Buy it if sustainable credentials are a genuine purchase priority and you size up correctly from the outset. Skip it if your daily step count is high, you want immediate out-of-box comfort, or you are drawn to the white colourway but unwilling to invest in maintenance.


Frequently Asked Questions

Is the Veja Campo worth £115?

It earns its price if ethical production is a primary consideration — the chromefree leather and Amazonian rubber sourcing carry real cost premiums that are reflected in the price, not invented by the marketing. For buyers focused on comfort or aesthetics alone, comparable or better options exist for less.
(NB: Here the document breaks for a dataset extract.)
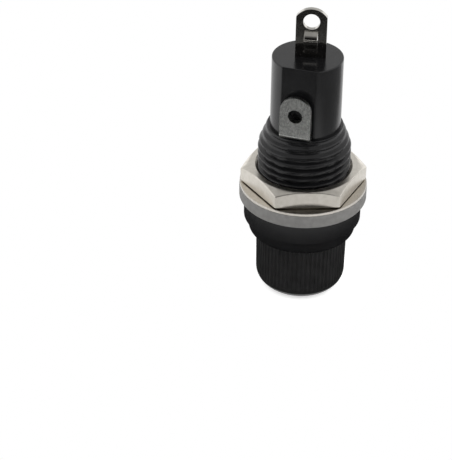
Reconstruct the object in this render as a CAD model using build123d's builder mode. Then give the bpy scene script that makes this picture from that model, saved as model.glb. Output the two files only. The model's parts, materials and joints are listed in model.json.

The Campo scores 7.6 out of 10: a solid trainer with meaningful caveats.

How should I size the Veja Campo in UK sizes?

Size up by one full UK size from your usual fit — a UK 6 should order a UK 7, a UK 7 should order a UK 8. The Campo's last runs consistently narrow and short relative to UK sizing conventions, and approximately 70–75% of UK buyers report needing to go up a full size. Buyers with wide feet should still size up but expect some snugness across the toe box during the break-in period.

How long does the break-in period last, and is the leather durable?

The break-in period runs approximately two to three weeks of regular wear before the chromefree leather conforms to the foot and the heel collar softens. The leather is durable — it develops a patina with wear rather than cracking or peeling, and stitching at the toe box and eyelets holds well through repeated use. The white and cream versions are the exception: they scuff easily and require consistent cleaning with a dedicated leather product to maintain appearance.

What is the best alternative to the Veja Campo for UK buyers?

The Adidas Stan Smith Lux at approximately £110–£120 from ASOS or John Lewis is the strongest alternative for buyers who want an equivalent minimalist aesthetic without the break-in period or sizing complications. Choose it over the Campo if immediate comfort is a priority and sustainable production is not a deciding factor. If ethical credentials matter but the Campo's price is a stretch, Saye's Model 89 at around £95 offers a comparable material story with marginally better cushioning.